WILMA HERRERA - BUS DRIVER

“It feels like you’re in charge of the whole world when you’re driving that big bus!”

Wilma Herrera has been a BCIU bus driver for 10 years and she doesn’t see herself stepping away from the driver’s seat for at least 20 more.

“I hope to retire from this job,” Wilma says. “That’s 20 years from now, but I want to be driving a bus until then.”

The Reading resident got her start as a bus driver when her then-4-year-old daughter attended the BCIU’s Head Start program. Wilma approached the bus driver about how she could get a driving job. She was working as a residential aide in a nursing home at the time and wanted something more interesting.

She’s never looked back.

“I’ve never thought of quitting, not even when I first started driving and I was learning how to deal with the kids,” Wilma says. “I can’t tell you why others hate it and I love it. I just do!”

Wilma was a driver of general education students for eight years and for the past two years has been the driver for two students with special needs. She picks them up in a mini school bus at their homes and takes them to and from their schools in Bethlehem.

Both students have minimal days on Wednesdays so a dispatcher may send her on a regular afternoon run within the Reading School District.

And that’s when Wilma is in her true element.

“They’re nice kids, no matter how bad they get,” she says. “I can always get around [their attitude]. How? With a great big smile.

“I’m not kidding. Tough but fair. And a smile at the right time goes a long way.

“You also have to be real flexible,” she continues. “If you’re rigid and it’s no way but your way, you won’t make it. You learn to take each situation as it comes and handle it.”

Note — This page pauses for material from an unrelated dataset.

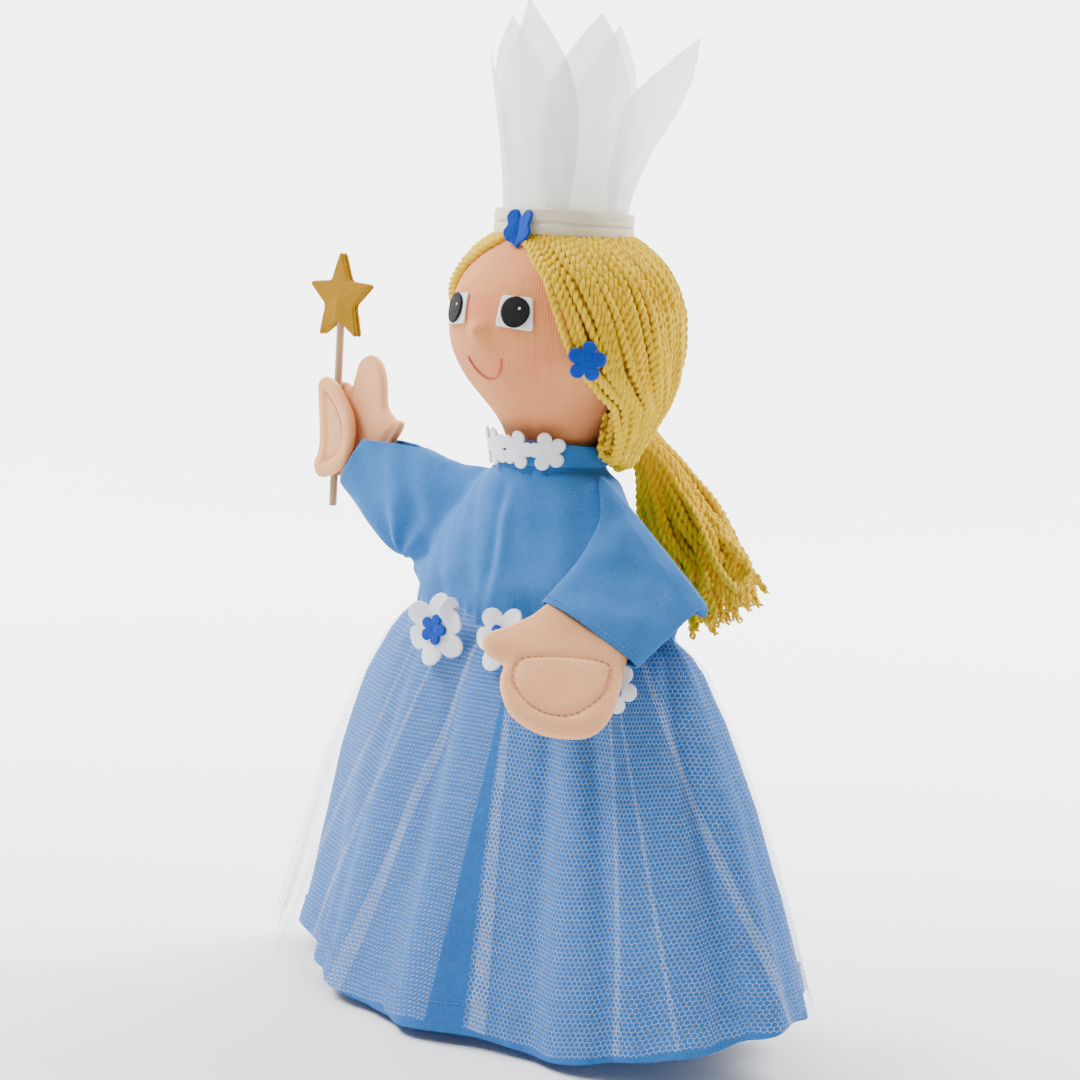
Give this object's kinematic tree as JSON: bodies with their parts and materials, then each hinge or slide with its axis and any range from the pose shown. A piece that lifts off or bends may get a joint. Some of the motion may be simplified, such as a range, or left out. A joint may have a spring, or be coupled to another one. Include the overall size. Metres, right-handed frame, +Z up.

Wilma sees her position as one where she can be a confidant for her riders.

“I’ve had kids sit behind me on the bus and just talk,” she says. “And I try to listen. Gain their trust. I allow them to vent.

“I also think I’m something of a role model for them. I let them know there are better things out there, if they just focus and stay out of trouble, which is difficult for many of them because so many families are struggling. But I keep at it, because you never know.”

Some of Wilma’s influence must have taken effect, because at least two students she once drove to school now also are BCIU drivers.